A few years ago Canagasabapathy Visuvalingam Vigneswaran, better known as C. V. Vigneswaran was the darling of the government in Colombo which was keen to shake off its hard-line tag and install a ‘moderate’ as the first Chief Minister of the Northern Province.
Vigneswaran had all the right credentials. Born in Colombo to parents hailing from Jaffna and educated in Colombo, he had just ended a career as a distinguished Justice of the Supreme Court. Informed and erudite and apolitical at that time, he appealed to all factions: moderate Tamils as well the hawks who were still smarting from the defeat of the Liberation Tigers of Tamil Eelam (LTTE) at the hands of the Sri Lankan armed forces.

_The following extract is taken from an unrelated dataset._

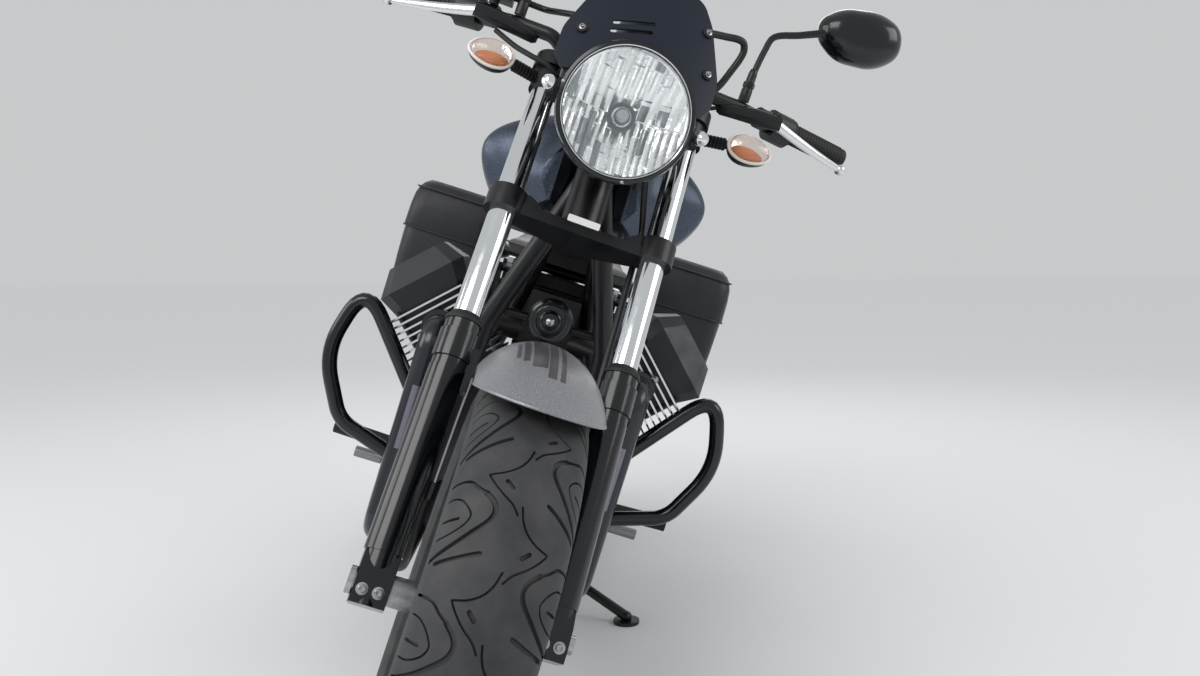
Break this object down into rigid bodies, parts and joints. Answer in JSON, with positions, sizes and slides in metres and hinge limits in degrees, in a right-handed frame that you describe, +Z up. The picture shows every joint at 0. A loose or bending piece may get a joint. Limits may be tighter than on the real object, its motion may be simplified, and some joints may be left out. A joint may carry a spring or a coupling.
{
  "type": "cruiser motorcycle",
  "caption": "Cruiser motorcycle with a transverse V engine, finned cylinders, saddlebags, engine guards, flyscreen and cast wheels, leaning on its side stand.",
  "frame": {"origin": "middle of the bottom of the box round the parked motorcycle, on the floor", "axes": "+X forward, +Y to the rider's left, +Z up; the motorcycle leans 18 degrees towards +Y"},
  "size_m": [2.2072, 1.0276, 1.3717],
  "materials": {
    "tyre_rubber": "matte",
    "wheel_black": "satin",
    "disc_steel": "satin",
    "fork_chrome": "polished",
    "slider_black": "gloss",
    "black_paint": "satin",
    "grip_rubber": "matte",
    "lever_alloy": "satin",
    "black_plastic": "matte",
    "indicator_plastic": "gloss",
    "lamp_glass": "gloss",
    "screen_plastic": "matte",
    "mudguard_silver": "satin",
    "axle_steel": "satin",
    "caliper_alloy": "satin",
    "engine_black": "matte",
    "exhaust_black": "satin",
    "horn_black": "satin",
    "tank_grey": "satin",
    "seat_leather": "matte",
    "bag_leather": "matte",
    "shock_steel": "satin",
    "peg_rubber": "matte"
  },
  "bodies": {
    "frame": {"main_frame": "black_paint", "engine_block": "engine_black", "cylinder_left": "engine_black", "cylinder_right": "engine_black", "air_box": "black_plastic", "exhaust_left": "exhaust_black", "exhaust_right": "exhaust_black", "horn": "horn_black", "fuel_tank": "tank_grey", "seat": "seat_leather", "side_covers": "tank_grey", "saddlebag_left": "bag_leather", "saddlebag_right": "bag_leather", "rear_mudguard": "tank_grey", "tail_unit": "black_plastic", "swing_arm": "black_paint", "rear_axle": "axle_steel", "rear_shocks": "shock_steel", "engine_guards": "black_paint", "foot_pegs": "peg_rubber", "foot_controls": "lever_alloy"},
    "fork": {"fork_tubes": "fork_chrome", "fork_sliders": "slider_black", "fork_clamps": "black_paint", "handlebar": "black_paint", "grips": "grip_rubber", "hand_levers": "lever_alloy", "switch_blocks": "black_plastic", "mirrors": "black_plastic", "front_indicators": "indicator_plastic", "headlight_shell": "black_paint", "headlight_lens": "lamp_glass", "flyscreen": "screen_plastic", "lamp_brackets": "black_paint", "instrument": "black_plastic", "front_mudguard": "mudguard_silver", "front_axle": "axle_steel", "front_caliper": "caliper_alloy"},
    "front_wheel": {"front_tyre": "tyre_rubber", "front_rim": "wheel_black", "front_disc": "disc_steel"},
    "rear_wheel": {"rear_tyre": "tyre_rubber", "rear_rim": "wheel_black", "rear_disc": "disc_steel"},
    "side_stand": {"side_stand": "black_paint"}
  },
  "joints": [
    {"name": "steering", "type": "hinge", "parent": "frame", "child": "fork", "pos_m": [0.50356, -0.01542, 0.78062], "axis": [-0.4433, 0.2768, 0.8526], "range_deg": [-39.4, 30.6]},
    {"name": "front_wheel", "type": "hinge", "parent": "fork", "child": "front_wheel", "pos_m": [0.78423, -0.16738, 0.30498], "axis": [-0.0692, 0.9377, -0.3404], "continuous": true},
    {"name": "rear_wheel", "type": "hinge", "parent": "frame", "child": "rear_wheel", "pos_m": [-0.68068, -0.16865, 0.31086], "axis": [-0.0005, 0.9511, -0.309], "continuous": true},
    {"name": "side_stand", "type": "hinge", "parent": "frame", "child": "side_stand", "pos_m": [-0.041, -0.07698, 0.10659], "axis": [0.0428, 0.5079, 0.8604], "range_deg": [0, 78]}
  ]
}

Despite having no previous political experience, he was therefore handpicked by the hierarchy of the Tamil National Alliance (TNA) as its chief ministerial candidate for the first provincial polls in the North held in 2013. Needless to say, the TNA won a one horse race and Vigneswaran was appointed Chief Minister.
Since then, Vigneswaran has metamorphosed into a political monster of sorts. He has a running battle with his own party, the TNA, where he is frequently at odds with the positions articulated by the party leadership. Last week, Vigneswaran was quite openly advocating a re-merger of the Northern and Eastern provinces.
As far as the vast majority of Sri Lankans of all communities are concerned, the merger of the Northern and Eastern provinces was a political experiment that went horribly wrong and gave credence to the ‘separate state’ mentality that had to be quelled at the cost of thousands of lives.
This concept was foisted on former President J.R. Jayewardene by the then Indian government which was keen to see some kind of appeasement between Colombo and the LTTE. Jayewardene reluctantly agreed because he had no choice but managed to sneak in an escape clause: a referendum on the merger. This was never held.
One of the more laudable acts of Sarath N Silva when he was Chief Justice was to declare the merger itself invalid, hence negating the need for a referendum. And indeed, the North and East have functioned quite well by themselves since formal separation in 2007 and there appears to be no urgent need for a merger except in furthering the political ambitions of Vigneswaran and those of his ilk.
The argument against the merger is simple enough. The North is predominantly Tamil. The East by contrast is a more heterogeneous region. Tamils and Muslims are in roughly equal proportions in the East. Sinhalese too account for about a fourth of the population. Merging such a region with the North when the tinderbox of ethnic strife is still dry enough to catch fire is a recipe for disaster.
Indeed, since the end of the war in 2009 the North has thrived and so has the East, each in their distinct ways. The infrastructure in these regions, ravaged by thirty years of war, is slowly being rebuilt. There are no serious issues that hamper development activities which are progressing at a lively pace, while the broader question of ethnic reconciliation continues to be dealt within the corridors of power in Colombo. More often than not, peace has prevailed. So, why upset the applecart?
Having lived his life through the traumas of the Sinhala Only policy in 1956, the abrogated Bandaranaike- Chelvanayakam Pact, the riots of July 1983 and the rise and fall of Velupillai Prabhakaran and the LTTE, surely Vigneswaran must be one of a diminishing generation old enough to realise the travails of seeking petty political advantage over statesmanship.
Unfortunately, the Chief Minister’s recent utterances betray a sense of hunger for power unbecoming of his stature as a retired Justice of the Supreme Court and a moderate politician of principles. History has shown us that a merger of the North and the East is a dangerous stepping stone into the abyss of separatism. Now that the war has ended and we as a nation have taken a step back from those depths, do we want history to repeat itself, Mr. Chief Minister?